While his boss approaches an infamous exit, Secretary of State Mike Pompeo has been busily and noisily scorching the earth behind them.
Apart from a brief, boilerplate condemnation of the violence on Capitol Hill last week, Mr. Pompeo has shown little remorse or distress over it, and certainly no recognition that President Trump had a central role in inciting the mob.
But Mr. Pompeo has not been idle. Over the past week, he unleashed a series of actions whose only real purpose appears to be to make life as difficult as possible for his successor at the State Department. He put Cuba back on the list of state sponsors of terrorism, he plans to designate the Houthi rebels in Yemen as a foreign terrorist organization, he eased restrictions on contacts between American diplomats and Taiwan officials and he claimed that Iran is a “home base” for Al Qaeda.
All the while, Mr. Pompeo has been hyperactive on social media, issuing scores of tweets since the start of the year touting the administration’s “accomplishments” abroad. Most of these are regarded by American allies and many State Department professionals as terrible, like withdrawing from the Intermediate-Range Nuclear Forces Treaty, the Paris agreement on climate change and the Iran nuclear deal.
Some of the actions Mr. Pompeo took over the past week might be defensible, were they taken in the context of a coherent foreign policy. But coming days before a change in administration, their sole identifiable purpose is to maliciously plant obstacles — some commentators have called them time bombs or booby traps — before the incoming administration and President-elect Joe Biden’s choice for Mr. Pompeo’s successor at State, Antony Blinken, are in place.
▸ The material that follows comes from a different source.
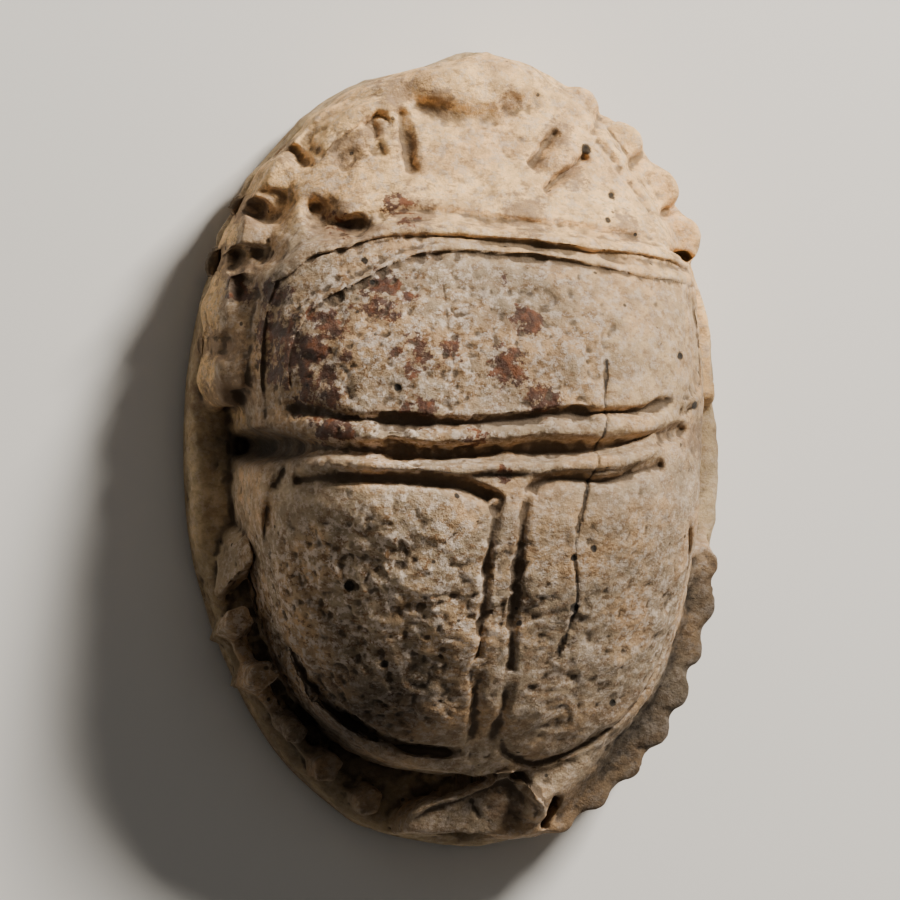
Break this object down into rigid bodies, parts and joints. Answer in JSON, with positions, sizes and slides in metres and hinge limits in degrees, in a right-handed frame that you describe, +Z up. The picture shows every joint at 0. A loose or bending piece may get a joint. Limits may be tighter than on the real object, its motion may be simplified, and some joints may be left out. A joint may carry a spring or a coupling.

Returning Cuba to the state-sponsor-of-terrorism list does nothing except complicate Mr. Biden’s intention to return to the search for better relations initiated by President Barack Obama and throw a sop to Trump-backing Cuban exiles in Florida.
Sanctioning the Houthis in Yemen is a transparent favor to Saudi Arabia, which has sought to defeat the rebels with a systematic bombing campaign with American support that has inflicted untold suffering to civilians. The Houthis, supported by Iran, no doubt have committed their share of crimes, but they are critical to any peaceful resolution of the brutal six-year war and, more immediately, to the delivery of food and medical supplies to a region described by the United Nations as suffering the world’s worst humanitarian crisis.
Easing the longstanding restrictions on contacts between American diplomats and Taiwanese officials might be construed as a strong gesture of support for the democratic government in Taipei. But the United States has demonstrated its support in many other ways, and Mr. Biden does not need an added irritant as he assumes responsibility for the fraught and complex relationship with Beijing.
On Tuesday Mr. Pompeo declared that Al Qaeda, the terrorist organization behind the Sept. 11 attacks, had found a new home base in Iran. “They are partners in terrorism, partners in hate,” he declared without offering any evidence. Current and former officials were quick to temper and even contradict the claim, which provided Mr. Pompeo with a pretext for further demonizing Iran, a leitmotif of the administration, and made any effort by Mr. Biden to resuscitate the Iran nuclear deal more difficult.
Mr. Pompeo’s effort to leave no bridge unburned might stand him in good stead with primary voters, should he — as has been widely expected — seek higher office in the coming years. But selfishness at the expense of the national interest isn’t the mark of an honorable diplomat or a patriot.
That sentiment appears to be shared in Mr. Pompeo’s State Department, where some officials are said to be keeping discreet clocks counting down the minutes until Secretary Pompeo is a private citizen once again.